Obama's early support is following a pattern familiar from the campaigns of other brainy liberals with cool, detached personas and messages of political reform, from Eugene McCarthy in 1968 to Gary Hart in 1984 to Bill Bradley in 2000. Like those predecessors, Obama is running strong with well-educated voters but demonstrating much less support among those without college degrees....
Since the 1960s, Democratic nominating contests regularly have come down to a struggle between a candidate who draws support primarily from upscale, economically comfortable voters liberal on social and foreign policy issues, and a rival who relies mostly on downscale, financially strained voters drawn to populist economics and somewhat more conservative views on cultural and national security issues.
It's not much of an oversimplification to say that the blue-collar Democrats tend to see elections as an arena for defending their interests, and the upscale voters see them as an opportunity to affirm their values.
It's an interesting model. Obama does seem to fit that McCarthy/Hart/Bradley line of descent, though he can counteract that somewhat by pointing to his time as a community organizer. When I first read Brownstein's column last year, I had trouble picturing Hillary Clinton as a blue-collar hero, but exit polls from New Hampshire show her beating Obama (and Edwards) among union members and people without college degrees, while Obama took a (narrower) lead among college graduates. We'll see if that pattern holds in the primaries to come. (Obama recently picked up some major union endorsements in Nevada, which should eat into Clinton's working-class support in that state.)
More from Brownstein:
In modern times, the Democratic presidential race has usually pitted a warrior against a priest.
Warrior candidates stress their ability to deliver on kitchen table concerns and revel in political combat. They tout their experience and flout their scars. Their greatest strength is usually persistence, not eloquence; they don't so much inspire as reassure. Think of Harry Truman in 1948, Hubert Humphrey in 1968 and, in a somewhat more diluted fashion, Walter Mondale in 1984 and John Kerry in 2004.
The priests, whose lineage runs back through McCarthy to Adlai Stevenson, present a very different face. They write books and sometimes verse. They observe the campaign's hurly-burly through a filter of cool, witty detachment. Their campaigns become crusades, fueled as much by inchoate longing for a "new politics" as tangible demands for new policies.
That pattern doesn't look good for Obama, given that the only priest on Brownstein's list who actually won the nomination was Stevenson, and he was nominated before the modern primary system took hold. (I suppose George McGovern qualifies as a priest as well. I'm not sure how Brownstein would classify Jimmy Carter.) Then again, as Brownstein notes, Obama's support among blacks -- much greater now than when the article originally appeared -- changes the dynamics of the campaign. In the past, black voters have tended to reject the upscale priests.
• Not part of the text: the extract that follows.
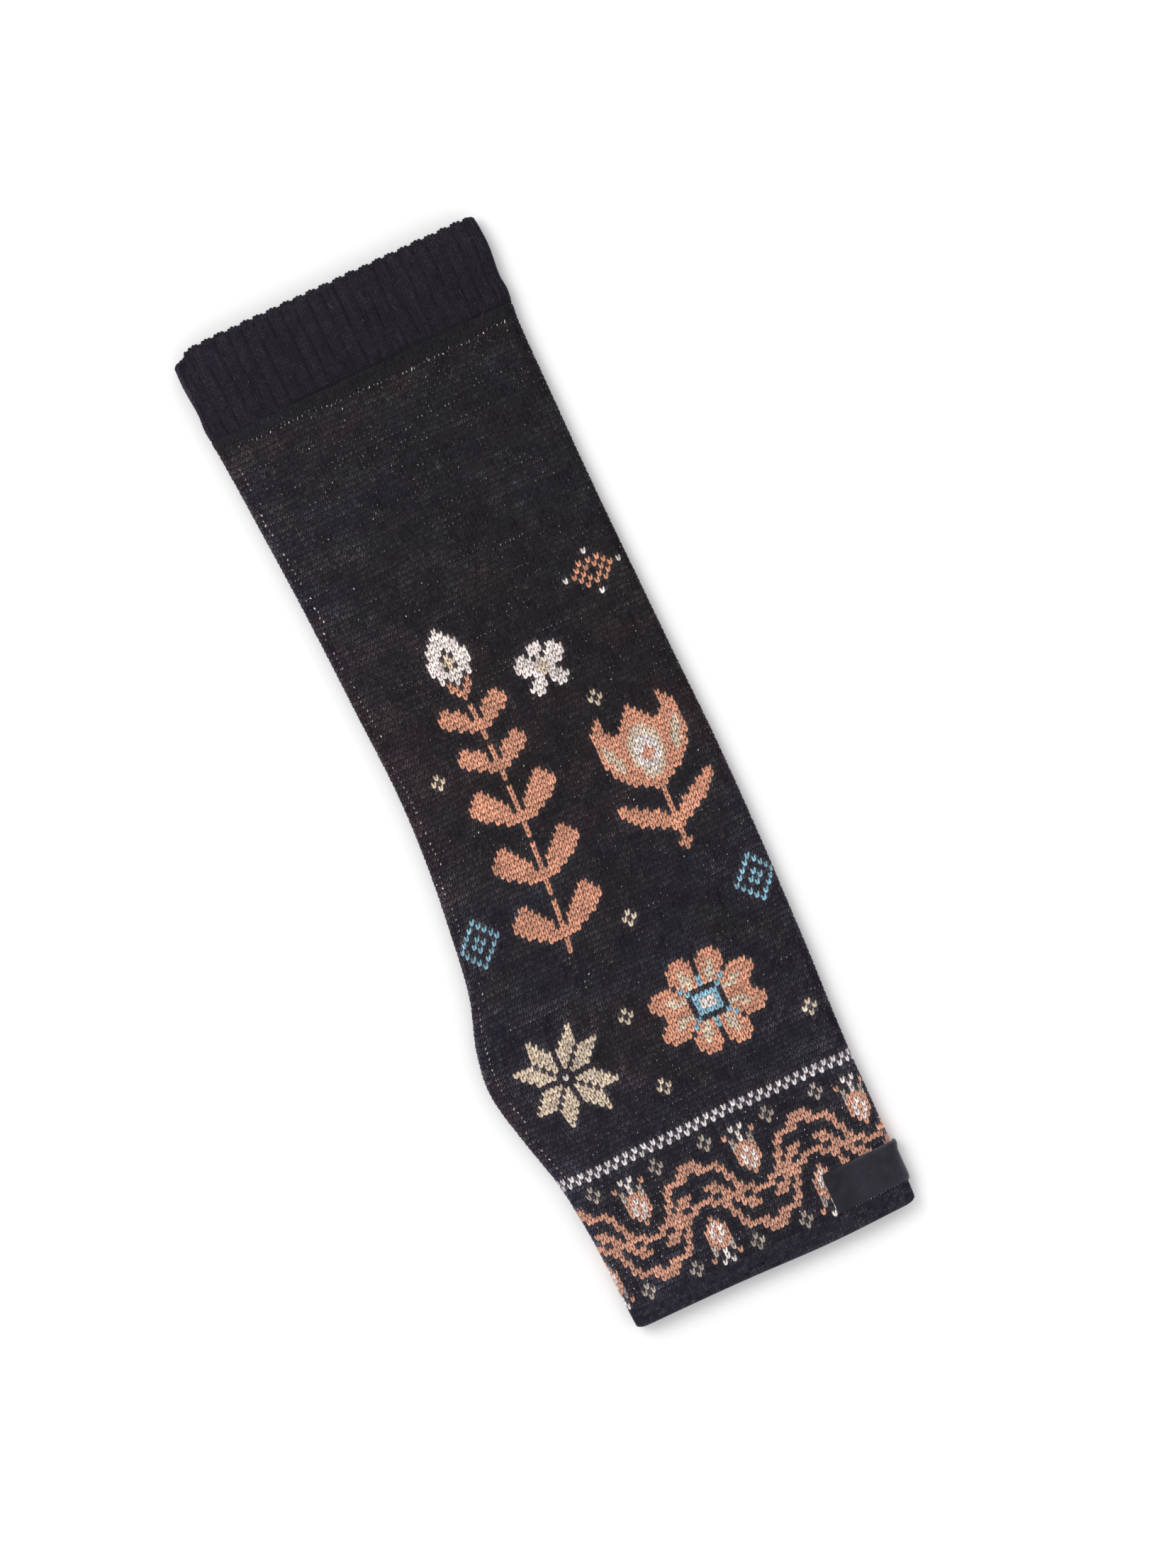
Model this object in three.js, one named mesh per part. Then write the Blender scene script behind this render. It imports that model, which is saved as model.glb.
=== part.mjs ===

Speaking of blacks, here's Brownstein's conclusion:
Since Obama entered the campaign, the question he's faced most often is whether he is "black enough" to win votes from African Americans. But the more relevant issue may be whether Obama is "blue enough" to increase his support among blue-collar whites.
Now that Obama is polling well among African Americans, people don't talk as much about whether he's "really" black. Am I the only person who thinks that issue always had more to do with his ability to attract white votes than black votes? The nuances in Obama's ethnic identity might put off some black Democrats, but I suspect they also make him seem less threatening to those whites who dislike the idea of racism but still carry prejudices.
This too fits a historical pattern. It's telling that the only other potential black president to receive cross-ideological white support -- Colin Powell -- comes from Afro-Carribean stock rather than a conventional African-American background. For that matter, before Jesse Jackson spent the '80s as the candidate of the black (and white) left, it was a left-wing Afro-Carribean, Rep. Shirley Chisholm, who made the first serious black bid for a major party's presidential nomination.
Obama is not merely half-white: His black father came from Africa, not the U.S., and Obama himself was partly raised abroad. In other words, he is not primarily a product of black American culture. I don't think that makes him less black, but it probably persuades many whites that he's more "safe." Except, of course, among those voters who believe he's secretly a Muslim. If it's not one anxiety, it's another.